The reality is these parents gave their kids exactly what the poorer kids never get; access to knowledge and to people who've achieved.

College tuition can be covered while you're in school if you're taught how (and if you're not carrying your parents burdens). Entire careers open up for those who know what to study and optimize for (how many kids want to grow up to be in finance or a consultant, unless it's what their parents do?).

Sure, it probably helps to have well developed discipline and a healthy approach to various aspects of life (if that's even what these kids ended up with), but the real value comes from the generational knowledge of how to work through the system to get to the top. After you do it once, it's 10x easier to guide someone else through it, even without giving them explicit help in the form of money or influence.

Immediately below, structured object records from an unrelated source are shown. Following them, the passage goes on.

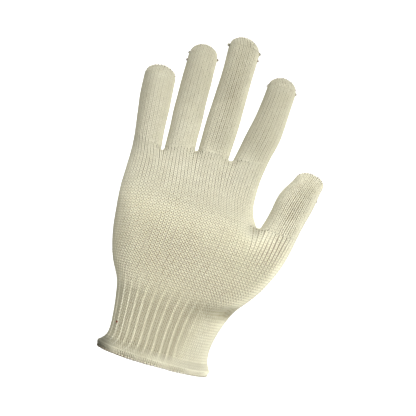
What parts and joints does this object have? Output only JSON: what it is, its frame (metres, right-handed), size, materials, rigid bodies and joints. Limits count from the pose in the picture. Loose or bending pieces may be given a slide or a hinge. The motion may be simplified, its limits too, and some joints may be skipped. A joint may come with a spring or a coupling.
{
  "type": "string knit glove",
  "caption": "Seamless string knit work glove with a ribbed cuff and an overcast hem, in the open shape of the hand that wears it.",
  "frame": {"origin": "the middle of the wrist opening, in the plane of the lower edge of the hem", "axes": "+Z along the hand to the fingertips, +X to the thumb side, -Y out of the palm"},
  "size_m": [0.1437, 0.0502, 0.2385],
  "materials": {
    "cotton_knit": "soft matt natural cotton and polyester yarn, plain knit",
    "overcast_edge": "soft matt yarn, overcast knit edge"
  },
  "bodies": {
    "root": {"hem": "overcast_edge", "cuff": "cotton_knit", "lower_palm": "cotton_knit", "upper_palm": "cotton_knit", "little_finger": "cotton_knit", "ring_finger": "cotton_knit", "middle_finger": "cotton_knit", "index_finger": "cotton_knit", "thumb": "cotton_knit"}
  },
  "joints": []
}
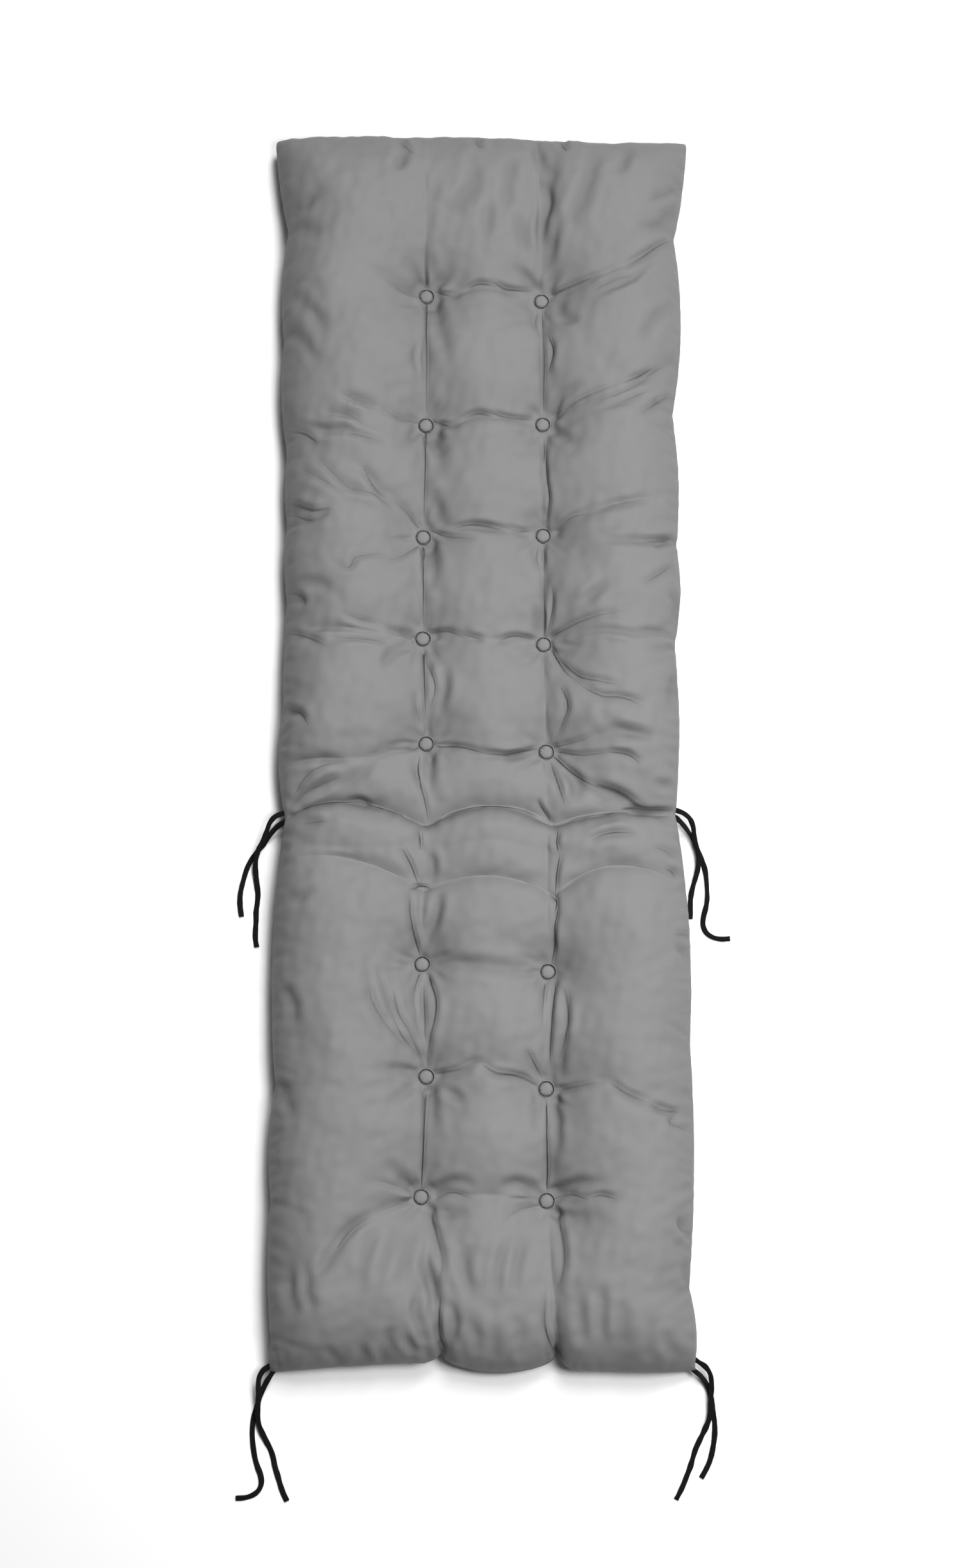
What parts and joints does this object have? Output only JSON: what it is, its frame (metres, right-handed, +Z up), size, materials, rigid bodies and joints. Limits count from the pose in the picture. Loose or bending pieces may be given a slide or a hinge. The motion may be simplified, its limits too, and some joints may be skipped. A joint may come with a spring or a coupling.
{
  "type": "sun lounger cushion",
  "caption": "Long filled lounger pad with buttoned tufts, lengthwise and crosswise creases, a fold line at the hip and tie strings at the hip and foot.",
  "frame": {"origin": "on the ground under the middle of the pad, which lies on its back with the buttoned face up", "axes": "+Y along the pad from its foot to its head, +X from its left to its right seen from above with the head up, +Z up through its thickness"},
  "size_m": [0.6617, 1.8507, 0.0996],
  "materials": {
    "grey_cloth": "matt woven polyester with a faint sheen",
    "grey_button_cloth": "the same cloth drawn tight over a button",
    "black_string": "matt woven string"
  },
  "bodies": {
    "root": {"cushion": "grey_cloth", "button_left_1": "grey_button_cloth", "button_left_2": "grey_button_cloth", "button_left_3": "grey_button_cloth", "button_left_4": "grey_button_cloth", "button_left_5": "grey_button_cloth", "button_left_6": "grey_button_cloth", "button_left_7": "grey_button_cloth", "button_left_8": "grey_button_cloth", "button_right_1": "grey_button_cloth", "button_right_2": "grey_button_cloth", "button_right_3": "grey_button_cloth", "button_right_4": "grey_button_cloth", "button_right_5": "grey_button_cloth", "button_right_6": "grey_button_cloth", "button_right_7": "grey_button_cloth", "button_right_8": "grey_button_cloth", "tie_hip_left_over": "black_string", "tie_hip_left_under": "black_string", "tie_hip_right_over": "black_string", "tie_hip_right_under": "black_string", "tie_foot_left_over": "black_string", "tie_foot_left_under": "black_string", "tie_foot_right_over": "black_string", "tie_foot_right_under": "black_string"}
  },
  "joints": []
}
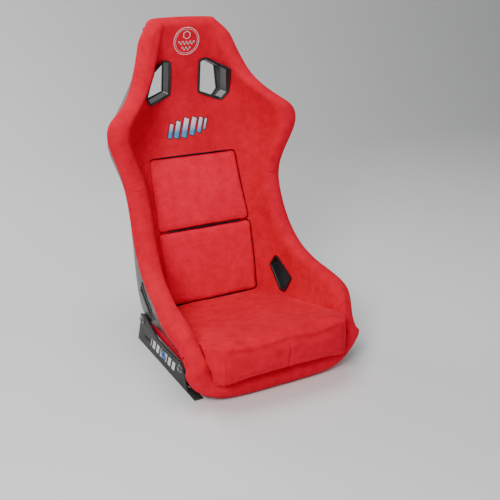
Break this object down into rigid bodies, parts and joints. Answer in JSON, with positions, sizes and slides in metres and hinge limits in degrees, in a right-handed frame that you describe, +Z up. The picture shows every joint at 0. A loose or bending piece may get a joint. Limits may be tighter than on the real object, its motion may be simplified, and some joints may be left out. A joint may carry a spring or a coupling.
{
  "type": "racing seat",
  "caption": "Fixed-back bucket racing seat: glass-fibre shell, suede-covered foam, back pads, deep seat cushion, harness slots and steel side brackets.",
  "frame": {"origin": "centre of the seat's box in plan, at the underside of the side brackets", "axes": "+Z up, the seat faces -Y, +X to the right of someone looking at the seat's front"},
  "size_m": [0.5738, 0.6775, 0.8933],
  "materials": {
    "gelcoat": "glossy grey-olive gelcoat with fine multicolour flakes over glass fibre",
    "suede": "red micro-suede over foam, short directional nap",
    "foam": "dark moulded foam under the pads",
    "black_plastic": "semi-gloss black moulded plastic",
    "black_steel": "black powder-coated steel",
    "zinc": "zinc-plated steel",
    "nylon": "black hook-and-loop tape",
    "thread_white": "white and grey embroidery thread",
    "thread_blue": "blue, white and pink embroidery thread with black edging"
  },
  "bodies": {
    "root": {"shell": "gelcoat", "headrest_cover": "suede", "front_lip_cover": "suede", "right_bolster_cover": "suede", "left_bolster_cover": "suede", "centre_foam": "foam", "upper_back_pad": "suede", "upper_back_pad_strip_right": "nylon", "upper_back_pad_strip_left": "nylon", "lower_back_pad": "suede", "lower_back_pad_strip_right": "nylon", "lower_back_pad_strip_left": "nylon", "seat_cushion": "suede", "front_pocket_right": "suede", "front_pocket_left": "suede", "headrest_emblem": "thread_white", "stripe_patch": "thread_blue", "shoulder_bezel_front_right": "black_plastic", "shoulder_bezel_rear_right": "black_plastic", "lap_bezel_inner_right": "black_plastic", "lap_bezel_outer_right": "black_plastic", "side_bracket_right": "black_steel", "rear_bolt_right": "zinc", "rear_washer_right": "zinc", "rear_spacer_right": "black_steel", "rear_insert_right": "zinc", "front_bolt_right": "zinc", "front_washer_right": "zinc", "front_spacer_right": "black_steel", "front_insert_right": "zinc", "shoulder_bezel_front_left": "black_plastic", "shoulder_bezel_rear_left": "black_plastic", "lap_bezel_inner_left": "black_plastic", "lap_bezel_outer_left": "black_plastic", "side_bracket_left": "black_steel", "rear_bolt_left": "zinc", "rear_washer_left": "zinc", "rear_spacer_left": "black_steel", "rear_insert_left": "zinc", "front_bolt_left": "zinc", "front_washer_left": "zinc", "front_spacer_left": "black_steel", "front_insert_left": "zinc"}
  },
  "joints": []
}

I'd think that kids crushed by responsibility and strict discipline from an early age would be more likely than normal kids to ultimately flame out or have a breakdown. Everyone has to find their own meaning in life and make peace with it. Kids that are railed along by uber-strict parents can have a really hard time when that constant driving pressure is removed.

And I agree that it's probably not very useful to have to do loads of chores as a kid and do menial labor (the only kind available as a teenager) to get through college. The kids who had the parental support to have time to read books and tinker with computers and electronics and such, and focus on school, will ultimately be better off I think. If this guy is so well-off that he's having 12 kids and buying cars for them and flying them all over the world, I'm sure he can afford to have a cleaning service come in once a week. His "tough love" approach just makes him seem like kind of an asshole. I'd be very curious to hear what his kids think about it. I've known a couple of people who had a similar upbringing and there's a lot of left-over resentment there.